Written exercise => In the material below, identify each line bearing the word "Identity". Reproduce those lines.

Recorded information =>
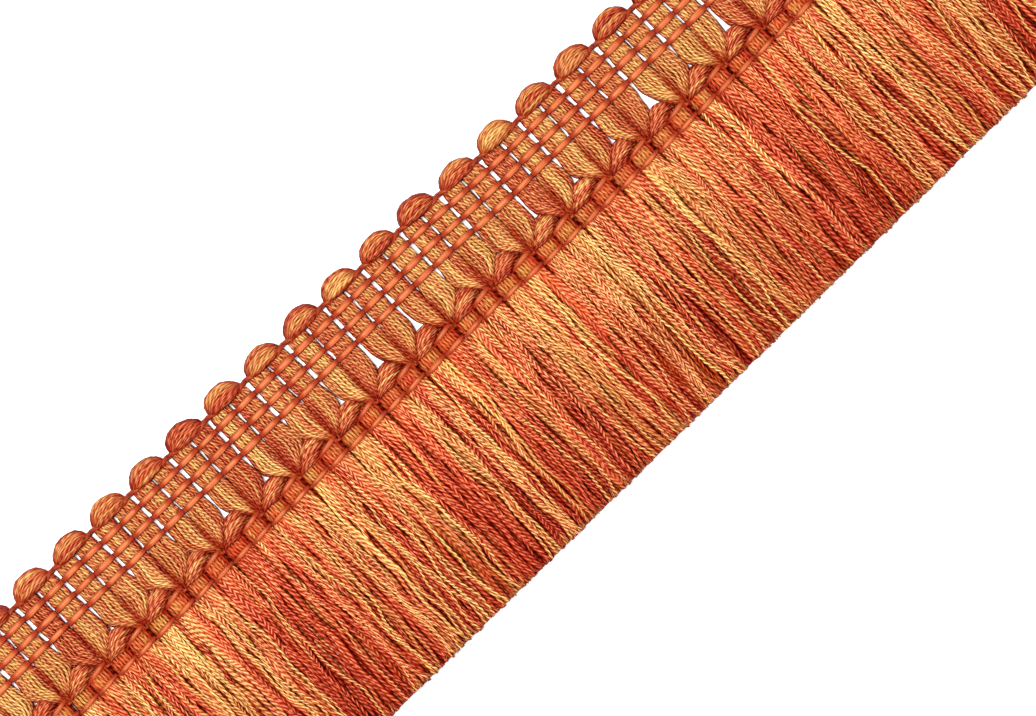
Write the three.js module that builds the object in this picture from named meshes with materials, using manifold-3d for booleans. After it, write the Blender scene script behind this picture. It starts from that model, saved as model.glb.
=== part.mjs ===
// A cut length of brush fringe trim, lying flat: a woven gimp heading with a scalloped edge, and a skirt of
// yarns cut to one length. Millimetres. X runs along the trim, +Y points from the yarn tips to the scalloped
// edge, and Z is up from the surface that the trim lies on. The origin is at the middle of its underside.
import * as THREE from "three";
import { mergeVertices } from "three/addons/utils/BufferGeometryUtils.js";
import Module from "manifold-3d";

// Driving dimensions
const trimWidth = 76.2; // from the lobe tops to the yarn tips: a three inch trim
const headingWidth = 30; // from the lobe tops to the last binder cord
const repeatCount = 24; // lobes along the cut length
const repeatPitch = 11.34; // one lobe, two columns, one fan and one leaf
const cordThickness = 0.6; // of a binder cord on the back
const floatHeight = 0.9; // of a binder cord on the face
const weftThickness = 1.8; // of the flat weft bundle in a column
const clearance = 0.3; // between pieces that touch in the real trim

// Derived sizes
const trimLength = repeatCount * repeatPitch;
const halfLength = trimLength / 2;
const cellPitch = repeatPitch / 2; // one column, and one stitch of every binder cord
const cellCount = 2 * repeatCount;
const lobeTop = trimWidth / 2;
const tipLine = -trimWidth / 2;
const weftUnderside = cordThickness + clearance;
const weftTopside = weftUnderside + weftThickness;
const floatUnderside = weftTopside + clearance;

// Where each binder cord crosses the heading, measured down from the lobe tops
const binderRows = [
  { row: 1, drop: 4.35, halfWidth: 0.42 },
  { row: 2, drop: 7.1, halfWidth: 0.65 },
  { row: 3, drop: 10.8, halfWidth: 0.65 },
  { row: 4, drop: 14.4, halfWidth: 0.65 },
  { row: 5, drop: 26.5, halfWidth: 0.5 },
  { row: 6, drop: 29.4, halfWidth: 0.5 },
];

// Materials, one for each kind of yarn
const weftYarn = new THREE.MeshStandardMaterial({ color: 0xd98648, roughness: 0.62, metalness: 0 });
const binderYarn = new THREE.MeshStandardMaterial({ color: 0xcc6238, roughness: 0.48, metalness: 0 });
const skirtYarn = new THREE.MeshStandardMaterial({ color: 0xc9693a, roughness: 0.6, metalness: 0 });

// A repeatable unevenness from -1 to 1 for the piece numbered index
function uneven(index, kind) {
  const turned = Math.sin(index * 12.9898 + kind * 78.233) * 43758.5453;
  return 2 * (turned - Math.floor(turned)) - 1;
}

// The heading lies a little lower past the middle of the length, and the yarn tips stay in line
const lieStart = 0;
const lieEnd = 24;
const lieDepth = 0.8;
const lieSteps = [0, 1 / 3, 2 / 3, 1]; // shares of the bend where a straight cord has a station

function lie(point) {
  const shareAlong = THREE.MathUtils.smoothstep(point.x, lieStart, lieEnd);
  const shareAcross = THREE.MathUtils.clamp((point.y - tipLine) / (trimWidth - headingWidth), 0, 1);
  return -lieDepth * shareAlong * shareAcross;
}

// Sections, in units of a station's half width across and its height up
const bundle = [[-1, 0], [1, 0], [0.74, 1], [-0.74, 1]];
const gable = [[-1, 0], [1, 0], [0, 1]];
const slab = [[-1, 0], [1, 0], [1, 1], [-1, 1]];

// One cross-section of a swept solid: at is its middle, side its half width across, and high its height
function across(left, right, z, high) {
  const at = new THREE.Vector3((left.x + right.x) / 2, (left.y + right.y) / 2, z);
  return { at, side: new THREE.Vector3(left.x - at.x, left.y - at.y, 0), high };
}

// The same for a line of stations, where the section stands square to the line and may roll round it
function station(x, y, z, wide, high, roll = 0) {
  return { at: new THREE.Vector3(x, y, z), wide, high, roll };
}

function sideOf(stations, index) {
  const { side, wide, roll } = stations[index];
  if (side) return side;
  const before = stations[Math.max(index - 1, 0)].at;
  const after = stations[Math.min(index + 1, stations.length - 1)].at;
  const forward = after.clone().sub(before).setZ(0).normalize();
  return new THREE.Vector3(0, 0, wide).cross(forward).setZ(roll);
}

// A closed solid whose section runs through the stations
function sweep(section, stations) {
  const shape = new THREE.Shape(section.map(([wide, up]) => new THREE.Vector2(wide, up)));
  const steps = stations.length - 1;
  const geometry = new THREE.ExtrudeGeometry(shape, { depth: steps, steps, bevelEnabled: false });
  const position = geometry.getAttribute("position");
  const moved = new THREE.Vector3();
  for (let i = 0; i < position.count; i++) {
    const index = Math.round(position.getZ(i));
    moved.copy(stations[index].at).addScaledVector(sideOf(stations, index), position.getX(i));
    moved.z += position.getY(i) * stations[index].high;
    moved.y += lie(moved);
    position.setXYZ(i, moved.x, moved.y, moved.z);
  }
  return geometry;
}

const wasm = await Module();
wasm.setup();

// One solid from several closed geometries that run into each other
function joined(geometries) {
  const solids = geometries.map((geometry) => {
    const bare = geometry.clone();
    bare.deleteAttribute("normal");
    bare.deleteAttribute("uv");
    const merged = mergeVertices(bare, 1e-4);
    const vertProperties = merged.getAttribute("position").array;
    const triVerts = new Uint32Array(merged.index.array);
    return new wasm.Manifold(new wasm.Mesh({ numProp: 3, vertProperties, triVerts }));
  });
  const mesh = wasm.Manifold.union(solids).getMesh();
  const geometry = new THREE.BufferGeometry();
  geometry.setAttribute("position", new THREE.BufferAttribute(mesh.vertProperties, 3));
  geometry.setIndex(new THREE.BufferAttribute(mesh.triVerts, 1));
  return geometry;
}

function repeatCentre(index) {
  return -halfLength + (index + 0.5) * repeatPitch;
}

// Weft: one bundle of yarns that snakes up a column, round a lobe and down the next column to a fan's pinch.
// Its inner and outer edges are offsets from the repeat's centre and drops from the lobe tops.
const lobeHalfLength = 4.7;
const lobeFootDrop = 3.6;
const lobeHeight = 2.6;
const lobeRise = 3.65; // of the lobe's curve over its foot, which its flat top cuts short
const lobeUneven = 0.2; // in its rise and in where it stands
const lobeTurns = [25, 68, 112, 155]; // degrees round the lobe, from its left foot
const columnStations = [
  { outer: 1.5, inner: 0.12, drop: 25.4, high: 1.5 },
  { outer: 3.35, inner: 0.15, drop: 22.4, high: 2.1 },
  { outer: 4.75, inner: 0.28, drop: 18.9, high: 2.2 },
  { outer: 5.19, inner: 0.35, drop: 15.2, high: weftThickness },
  { outer: 5.19, inner: 0.35, drop: 3.9, high: weftThickness },
];
const leafStations = [
  { offset: 0.9, drop: 24.7, lift: 0, wide: 0.6, high: 1.5 },
  { offset: 4.4, drop: 23.8, lift: 0.3, wide: 1.6, high: 2.1 },
  { offset: 6.8, drop: 23.2, lift: 0.3, wide: 2, high: 2.2 },
  { offset: 9.9, drop: 23.5, lift: 0, wide: 0.8, high: 1.7 },
];

function weftBend(index) {
  const centre = repeatCentre(index);
  const lean = lobeUneven * uneven(index, 2);
  const rise = lobeRise + lobeUneven * uneven(index, 1);
  const innerEdge = columnStations.at(-1).inner;
  const column = (side) => columnStations.map(({ outer, inner, drop, high }) => {
    const edges = [outer, inner].map((edge) => new THREE.Vector2(centre + side * edge, lobeTop - drop));
    return across(...edges, weftUnderside, high);
  });
  const lobe = lobeTurns.map((degrees) => {
    const turn = THREE.MathUtils.degToRad(degrees);
    const outer = new THREE.Vector2(
      centre + lean - lobeHalfLength * Math.cos(turn),
      lobeTop - lobeFootDrop + rise * Math.sin(turn),
    );
    const inner = new THREE.Vector2(centre - innerEdge * Math.cos(turn), lobeTop - lobeFootDrop);
    const high = THREE.MathUtils.lerp(weftThickness, lobeHeight, Math.sin(turn));
    return across(outer, inner, weftUnderside, high);
  });
  return sweep(bundle, [...column(-1), ...lobe, ...column(1).reverse()]);
}

// Leaf: the same bundle where it hops from one fan's pinch to the next
function weftLeaf(index) {
  const centre = repeatCentre(index);
  return sweep(bundle, leafStations.map(({ offset, drop, lift, wide, high }) =>
    station(centre + offset, lobeTop - drop, weftUnderside + lift, wide, high)));
}

function weft() {
  const parts = [];
  for (let index = 0; index < repeatCount; index++) {
    parts.push(weftBend(index));
    if (index < repeatCount - 1) parts.push(weftLeaf(index));
  }
  return joined(parts);
}

// Binder cord on the face: a float over every column, pinched between the columns
const pinchShare = 0.62; // of the float's width and height

function faceCord({ drop, halfWidth }) {
  const stations = [];
  for (let half = 0; half <= 2 * cellCount; half++) {
    const share = half % 2 ? 1 : pinchShare;
    const x = -halfLength + (half * cellPitch) / 2;
    stations.push(station(x, lobeTop - drop, floatUnderside, share * halfWidth, share * floatHeight));
  }
  return sweep(gable, stations);
}

// Binder cord on the back: straight, and what the heading lies on
const backHalfWidth = 0.6;

function backCord({ drop }) {
  const bend = lieSteps.map((share) => THREE.MathUtils.lerp(lieStart, lieEnd, share));
  const places = [-halfLength, ...bend, halfLength];
  return sweep(slab, places.map((x) => station(x, lobeTop - drop, 0, backHalfWidth, cordThickness)));
}

// Skirt: the bound roots of its yarns form a beaded strip, and the yarns hang from it in two layers
const stripTopDrop = 26.1;
const stripFootDrop = 29.9;
const beadDip = 0.3;
const strandsPerLayer = 5 * repeatCount;
const strandPitch = trimLength / strandsPerLayer;
const strandHalfWidth = 0.82;
const strandHeight = 1.3;
const strandStart = 0.3; // place of the first yarn, as a share of the pitch
const rootDepth = 0.3; // how far a yarn runs into the strip
const rootHeight = 0.6;
const rootNarrowing = 0.7; // of a yarn's width in the strip
const rootRoll = 0.08; // how far one edge of it is turned up there
const rootLift = { lower: 0.3, upper: 0.7, uneven: 0.04 }; // over the strip's underside
const settleLength = 4.3; // from there to where it lies level
const cutUneven = 0.6; // in the length of the yarns, each way

function rootStrip() {
  const y = lobeTop - (stripTopDrop + stripFootDrop) / 2;
  const wide = (stripFootDrop - stripTopDrop) / 2;
  const stations = [];
  for (let half = 0; half <= 2 * cellCount; half++) {
    const high = half % 2 ? weftThickness : weftThickness - beadDip;
    stations.push(station(-halfLength + (half * cellPitch) / 2, y, weftUnderside, wide, high));
  }
  return sweep(slab, stations);
}

// How far the yarns have leant along the trim at their tips: two slow waves that die out at its ends
const leanWaves = [{ depth: 0.7, length: 9, start: 0 }, { depth: 0.5, length: 3.7, start: 1 }];

function strandLean(x) {
  const endFade = 1 - (x / halfLength) ** 8;
  const waves = leanWaves.map(({ depth, length, start }) => depth * Math.sin(x / length + start));
  return endFade * waves.reduce((sum, wave) => sum + wave);
}

function strand(index, layer) {
  const x = -halfLength + (index + strandStart + layer / 2) * strandPitch;
  const rootY = lobeTop - stripFootDrop + rootDepth;
  const tipY = tipLine + cutUneven * (1 + uneven(index, 3 + layer));
  const rest = layer * (strandHeight + clearance);
  const lift = (layer ? rootLift.upper : rootLift.lower) + rootLift.uneven * uneven(index, 5 + layer);
  const rootHalfWidth = rootNarrowing * strandHalfWidth;
  return sweep(gable, [
    station(x, rootY, weftUnderside + lift, rootHalfWidth, rootHeight, rootRoll),
    station(x, rootY - settleLength, rest, strandHalfWidth, strandHeight),
    station(x + strandLean(x), tipY, rest, strandHalfWidth, strandHeight),
  ]);
}

function skirt() {
  const parts = [rootStrip()];
  for (const layer of [0, 1]) {
    for (let index = 0; index < strandsPerLayer; index++) parts.push(strand(index, layer));
  }
  return joined(parts);
}

function named(name, geometry, material) {
  const mesh = new THREE.Mesh(geometry, material);
  mesh.name = name;
  return mesh;
}

const trim = new THREE.Group();
trim.name = "brush_fringe_trim";
trim.add(named("weft_gimp", weft(), weftYarn));
for (const row of binderRows) {
  trim.add(named(`face_cord_${row.row}`, faceCord(row), binderYarn));
  trim.add(named(`back_cord_${row.row}`, backCord(row), binderYarn));
}
trim.add(named("skirt", skirt(), skirtYarn));

export default trim;
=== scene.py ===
import math

import bpy
import numpy as np
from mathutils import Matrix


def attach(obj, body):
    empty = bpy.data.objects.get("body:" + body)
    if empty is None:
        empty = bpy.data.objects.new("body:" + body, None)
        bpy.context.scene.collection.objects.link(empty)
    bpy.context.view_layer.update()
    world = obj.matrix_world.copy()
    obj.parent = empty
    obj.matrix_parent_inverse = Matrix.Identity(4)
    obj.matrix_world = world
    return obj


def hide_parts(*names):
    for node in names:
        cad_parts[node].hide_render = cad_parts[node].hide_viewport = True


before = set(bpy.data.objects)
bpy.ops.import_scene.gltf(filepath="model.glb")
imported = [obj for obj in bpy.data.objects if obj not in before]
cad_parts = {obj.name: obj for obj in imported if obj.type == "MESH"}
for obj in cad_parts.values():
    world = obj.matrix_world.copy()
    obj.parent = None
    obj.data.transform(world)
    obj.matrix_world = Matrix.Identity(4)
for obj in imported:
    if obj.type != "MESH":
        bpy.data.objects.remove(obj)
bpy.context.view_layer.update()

# Lengths are in mm until a mesh is written; X runs along the trim, Y to the lobes, Z up
mm = 0.001
trim = {
    "repeatCount": 24,
    "repeatPitch": 11.34,
    "lobeTop": 38.1,
    "tipDrop": 76.2,
    "sag": 0.8,  # the heading sinks this far towards its right end
    "sagRun": 24.0,
    "sagDepth": 46.2,  # and less the nearer to the tips, which stay in line
    "lowest": 0.03,  # nothing sinks into the surface that the trim lies on
    "seed": 11,
}
cellPitch = trim["repeatPitch"] / 2
cellCount = trim["repeatCount"] * 2
halfLength = trim["repeatCount"] * trim["repeatPitch"] / 2
rowDrops = [4.35, 7.1, 10.8, 14.4, 26.5, 29.4]
dice = np.random.default_rng(trim["seed"])


# Camera, straight above as in the photograph
camera = {
    "turn": -44.4,
    "aim": (-0.7, -2.5),
    "height": 1200.0,
    "lens": 197.5,
    "sensor": 36.0,
    "clip": (0.05, 50.0),  # in metres
}


def placeCamera():
    data = bpy.data.cameras.new("photoCamera")
    data.lens = camera["lens"]
    data.sensor_width = camera["sensor"]
    data.clip_start, data.clip_end = camera["clip"]
    cam = bpy.data.objects.new("photoCamera", data)
    cam.location = (camera["aim"][0] * mm, camera["aim"][1] * mm, camera["height"] * mm)
    cam.rotation_euler = (0, 0, math.radians(camera["turn"]))
    bpy.context.collection.objects.link(cam)
    bpy.context.scene.camera = cam


placeCamera()
print("camera placed")


# Shapes shared by all yarns
tube = {
    "uneven": 0.16,  # how far a yarn's twist tightens and slackens along it
    "cycles": (2, 5),  # and how often
    "girth": 2.2,  # the way around a tube over the sum of its half width and half height
}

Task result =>
    obj.matrix_parent_inverse = Matrix.Identity(4)
    obj.matrix_world = Matrix.Identity(4)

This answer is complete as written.